The finish comes into play in other parts also. One time cutting a larger radius into a ramp barrel to alter the ramp cut out in the frame I used a chain saw file. The lug cracked off in pretty short order. The radius was fine. The fact that the chain saw file left score markes all across the shear plane was all the barrel needed to break off. Now we polish any radius cut to remove machine marks. Inside square corners in the hostle environment inside a gun don't last long. We have in our collection of parts that failed Mag catches that cracked right across where the cut out is for the key. Firing pin stops cracked all the way across.

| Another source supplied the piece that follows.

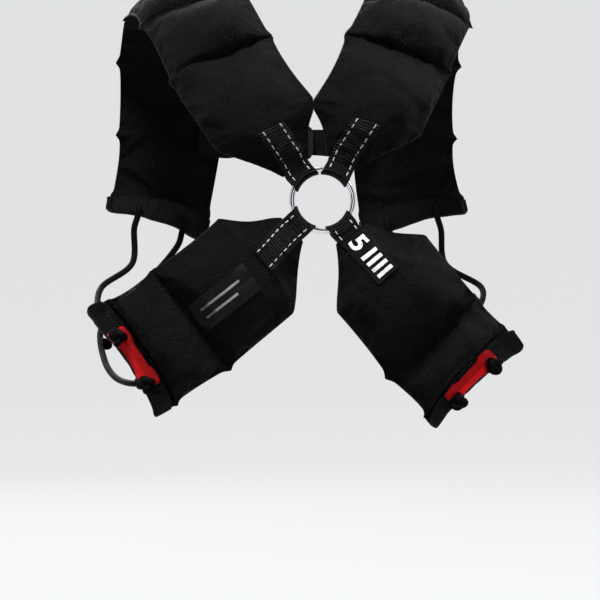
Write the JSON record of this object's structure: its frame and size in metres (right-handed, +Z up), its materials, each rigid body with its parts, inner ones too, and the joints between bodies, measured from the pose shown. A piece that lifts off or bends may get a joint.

Hammers the top broke clean off the body, Struts that cracked where a machine mark was left, Guide rods where a sharp thread left a stress riser, Barrel feet often, Slides where the dust cover meets the rails, Bushings where there was no corner radius for the lug, Slides over the top of the ejection port, Dust covers where they meet the rails on the frame (very common) Safeties where the pin meets the body. Extractor Hooks..... etc. many gun parts failures are inside square corners. Radiused corners, cleaner machineing would help in most cases.

The combination of Design and Material is what holds up.

geo
 
#12 ·
You know George, FWIW I've been using your sears for some time in my customs and decided to do some scientific research on my own.

Took one of your sears and put it on a railroad track. It derailed a freight train. I gave the authorities your name and address.

:rofl:

Seriously, you make the BEST sear out there.